Development of an IoT Architecture Based on a Deep Neural Network against Cyber Attacks for Automated Guided Vehicles

Abstract

This paper introduces an integrated IoT architecture to handle the problem of cyber attacks based on a developed deep neural network (DNN) with a rectified linear unit in order to provide reliable and secure online monitoring for automated guided vehicles (AGVs). The developed IoT architecture based on a DNN introduces a new approach for the online monitoring of AGVs against cyber attacks with a cheap and easy implementation instead of the traditional cyber attack detection schemes in the literature.
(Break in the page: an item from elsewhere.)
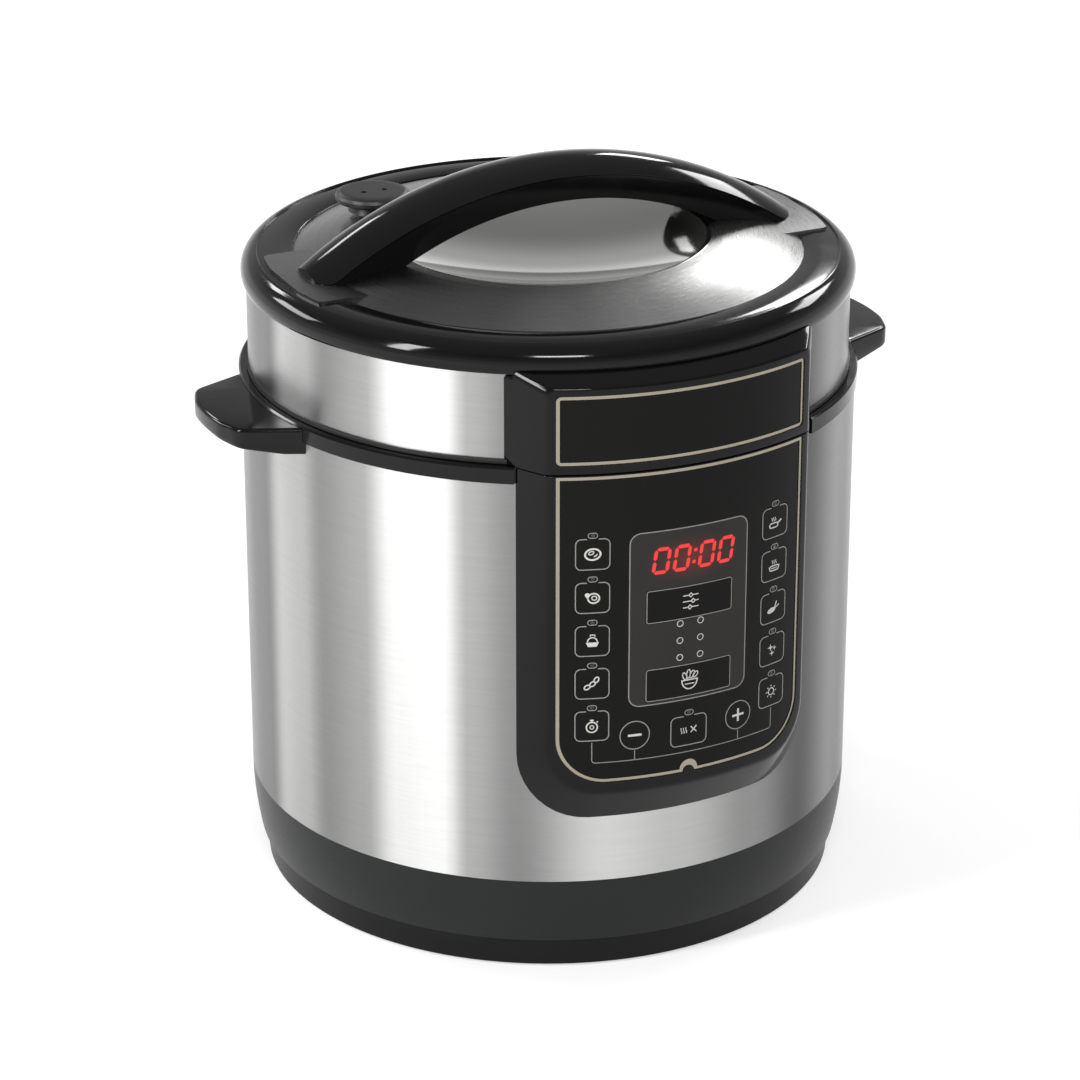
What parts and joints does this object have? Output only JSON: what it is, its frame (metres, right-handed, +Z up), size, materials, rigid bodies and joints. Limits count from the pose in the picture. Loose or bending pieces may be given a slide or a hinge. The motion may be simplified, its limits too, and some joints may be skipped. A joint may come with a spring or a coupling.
{
  "type": "electric pressure cooker",
  "caption": "Round electric pressure cooker with a brushed steel body, a turn-and-lift lid with an arched handle, a wrapped key panel and a lift-out cooking pot.",
  "frame": {"origin": "on the floor plane, on the cooking pot's vertical axis", "axes": "+Z up along the pot's axis, control panel towards -Y, side handles along X"},
  "size_m": [0.358, 0.3367, 0.3632],
  "materials": {
    "charcoal_plastic": "satin moulded",
    "black_rubber": "matt",
    "brushed_steel": "fine brushing round the body",
    "gloss_black": "high gloss",
    "plain_steel": "plain",
    "cast_aluminium": "cast, satin",
    "cream_plastic": "plain",
    "circuit_board": "solder mask",
    "black_plastic": "plain",
    "overlay_film": "gloss film",
    "silver_trim": "satin silver line",
    "tinted_lens": "tinted gloss",
    "clear_pipe": "clear moulded",
    "coated_pot": "non-stick inside",
    "clear_cup": "clear moulded",
    "red_plastic": "plain",
    "satin_plate": "satin rim, polished dish",
    "silicone": "soft silicone",
    "red_silicone": "soft silicone"
  },
  "bodies": {
    "base": {"base_moulding": "charcoal_plastic", "rubber_feet": "black_rubber", "lower_skin": "brushed_steel", "mid_ring": "gloss_black", "side_handle_left": "gloss_black", "side_handle_right": "gloss_black", "outer_pot": "plain_steel", "heating_plate": "cast_aluminium", "heater_bracket": "plain_steel", "pressure_switch": "cream_plastic", "power_board": "circuit_board", "inlet_socket": "black_plastic", "panel_bezel": "gloss_black", "panel_overlay": "overlay_film", "panel_frame": "silver_trim", "display_lens": "tinted_lens", "display_module": "black_plastic", "control_board": "circuit_board", "light_pipes": "clear_pipe", "cup_bracket": "black_plastic", "body_screws": "plain_steel", "sensor_spring": "plain_steel"},
    "sensor": {"sensor_button": "cast_aluminium"},
    "pot": {"inner_pot": "coated_pot"},
    "cup": {"condensate_cup": "clear_cup"},
    "shuttle": {"lid_lock_shuttle": "red_plastic"},
    "lid": {"lid_trim": "gloss_black", "lid_band": "brushed_steel", "lid_ring": "gloss_black", "lid_dome_plate": "satin_plate", "lid_handle_base": "gloss_black", "lid_handle_top": "gloss_black", "lid_bezel": "gloss_black", "badge_plate": "overlay_film", "badge_frame": "silver_trim", "pressure_lid": "cast_aluminium", "lid_gasket": "silicone", "gasket_plate": "plain_steel", "gasket_plate_nut": "black_rubber", "vent_pipe": "plain_steel", "vent_shield": "plain_steel", "float_grommet": "red_silicone", "lid_studs": "plain_steel"},
    "valve": {"valve_knob": "gloss_black"},
    "float": {"float_pin": "plain_steel"},
    "key_program_1_body": {"key_program_1": "overlay_film"},
    "key_program_2_body": {"key_program_2": "overlay_film"},
    "key_program_3_body": {"key_program_3": "overlay_film"},
    "key_program_4_body": {"key_program_4": "overlay_film"},
    "key_program_5_body": {"key_program_5": "overlay_film"},
    "key_program_6_body": {"key_program_6": "overlay_film"},
    "key_program_7_body": {"key_program_7": "overlay_film"},
    "key_program_8_body": {"key_program_8": "overlay_film"},
    "key_program_9_body": {"key_program_9": "overlay_film"},
    "key_program_10_body": {"key_program_10": "overlay_film"},
    "key_minus_body": {"key_minus": "overlay_film"},
    "key_plus_body": {"key_plus": "overlay_film"},
    "key_cancel_body": {"key_cancel": "overlay_film"},
    "key_adjust_body": {"key_adjust": "overlay_film"},
    "key_menu_body": {"key_menu": "overlay_film"}
  },
  "joints": [
    {"name": "lid_turn", "type": "hinge", "parent": "base", "child": "shuttle", "pos_m": [0, 0, 0.261], "axis": [0, 0, 1], "range_deg": [0, 22.5]},
    {"name": "lid_lift", "type": "slide", "parent": "shuttle", "child": "lid", "axis": [0, 0, 1], "range_m": [0, 0.2]},
    {"name": "pot_lift", "type": "slide", "parent": "base", "child": "pot", "axis": [0, 0, 1], "range_m": [0, 0.172]},
    {"name": "valve_turn", "type": "hinge", "parent": "lid", "child": "valve", "pos_m": [-0.064, 0.067, 0.33], "axis": [0, 0, 1], "range_deg": [0, 60]},
    {"name": "float_rise", "type": "slide", "parent": "lid", "child": "float", "axis": [0, 0, 1], "range_m": [0, 0.004]},
    {"name": "sensor_press", "type": "slide", "parent": "base", "child": "sensor", "axis": [0, 0, 1], "range_m": [-0.002, 0], "stiffness_N_per_m": 900, "springref_m": 0.003, "deforming": ["sensor_spring"]},
    {"name": "cup_slide", "type": "slide", "parent": "base", "child": "cup", "axis": [0, 1, 0], "range_m": [0, 0.03]},
    {"name": "key_program_1_press", "type": "slide", "parent": "base", "child": "key_program_1_body", "axis": [0.2957, 0.9553, 0], "range_m": [0, 0.0004], "stiffness_N_per_m": 600, "springref_m": -0.0005},
    {"name": "key_program_2_press", "type": "slide", "parent": "base", "child": "key_program_2_body", "axis": [0.2957, 0.9553, 0], "range_m": [0, 0.0004], "stiffness_N_per_m": 600, "springref_m": -0.0005},
    {"name": "key_program_3_press", "type": "slide", "parent": "base", "child": "key_program_3_body", "axis": [0.2957, 0.9553, 0], "range_m": [0, 0.0004], "stiffness_N_per_m": 600, "springref_m": -0.0005},
    {"name": "key_program_4_press", "type": "slide", "parent": "base", "child": "key_program_4_body", "axis": [0.2957, 0.9553, 0], "range_m": [0, 0.0004], "stiffness_N_per_m": 600, "springref_m": -0.0005},
    {"name": "key_program_5_press", "type": "slide", "parent": "base", "child": "key_program_5_body", "axis": [0.2957, 0.9553, 0], "range_m": [0, 0.0004], "stiffness_N_per_m": 600, "springref_m": -0.0005},
    {"name": "key_program_6_press", "type": "slide", "parent": "base", "child": "key_program_6_body", "axis": [-0.2957, 0.9553, 0], "range_m": [0, 0.0004], "stiffness_N_per_m": 600, "springref_m": -0.0005},
    {"name": "key_program_7_press", "type": "slide", "parent": "base", "child": "key_program_7_body", "axis": [-0.2957, 0.9553, 0], "range_m": [0, 0.0004], "stiffness_N_per_m": 600, "springref_m": -0.0005},
    {"name": "key_program_8_press", "type": "slide", "parent": "base", "child": "key_program_8_body", "axis": [-0.2957, 0.9553, 0], "range_m": [0, 0.0004], "stiffness_N_per_m": 600, "springref_m": -0.0005},
    {"name": "key_program_9_press", "type": "slide", "parent": "base", "child": "key_program_9_body", "axis": [-0.2957, 0.9553, 0], "range_m": [0, 0.0004], "stiffness_N_per_m": 600, "springref_m": -0.0005},
    {"name": "key_program_10_press", "type": "slide", "parent": "base", "child": "key_program_10_body", "axis": [-0.2957, 0.9553, 0], "range_m": [0, 0.0004], "stiffness_N_per_m": 600, "springref_m": -0.0005},
    {"name": "key_minus_press", "type": "slide", "parent": "base", "child": "key_minus_body", "axis": [0.1702, 0.9854, 0], "range_m": [0, 0.0004], "stiffness_N_per_m": 600, "springref_m": -0.0005},
    {"name": "key_plus_press", "type": "slide", "parent": "base", "child": "key_plus_body", "axis": [-0.1702, 0.9854, 0], "range_m": [0, 0.0004], "stiffness_N_per_m": 600, "springref_m": -0.0005},
    {"name": "key_cancel_press", "type": "slide", "parent": "base", "child": "key_cancel_body", "axis": [0, 1, 0], "range_m": [0, 0.0004], "stiffness_N_per_m": 600, "springref_m": -0.0005},
    {"name": "key_adjust_press", "type": "slide", "parent": "base", "child": "key_adjust_body", "axis": [0, 1, 0], "range_m": [0, 0.0004], "stiffness_N_per_m": 600, "springref_m": -0.0005},
    {"name": "key_menu_press", "type": "slide", "parent": "base", "child": "key_menu_body", "axis": [0, 1, 0], "range_m": [0, 0.0004], "stiffness_N_per_m": 600, "springref_m": -0.0005}
  ],
  "couplings": [
    {"joint": "pot_lift", "follows": "lid_lift", "ratio": 0.85}
  ]
}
The proposed DNN is trained based on experimental AGV data that represent the real state of the AGV and different types of cyber attacks including a random attack, ramp attack, pulse attack, and sinusoidal attack that is injected by the attacker into the internet network. The proposed DNN is compared with different deep learning and machine learning algorithms such as a one dimension convolutional neural network (1D-CNN), a supported vector machine model (SVM), random forest, extreme gradient boosting (XGBoost), and a decision tree for greater validation. Furthermore, the proposed IoT architecture based on a DNN can provide an effective detection for the AGV status with an excellent accuracy of 96.77% that is significantly greater than the accuracy based on the traditional schemes. The AGV status based on the proposed IoT architecture with a DNN is visualized by an advanced IoT platform named CONTACT Elements for IoT. Different test scenarios with a practical setup of an AGV with IoT are carried out to emphasize the performance of the suggested IoT architecture based on a DNN. The results approve the usefulness of the proposed IoT to provide effective cybersecurity for data visualization and tracking of the AGV status that enhances decision-making and improves industrial productivity.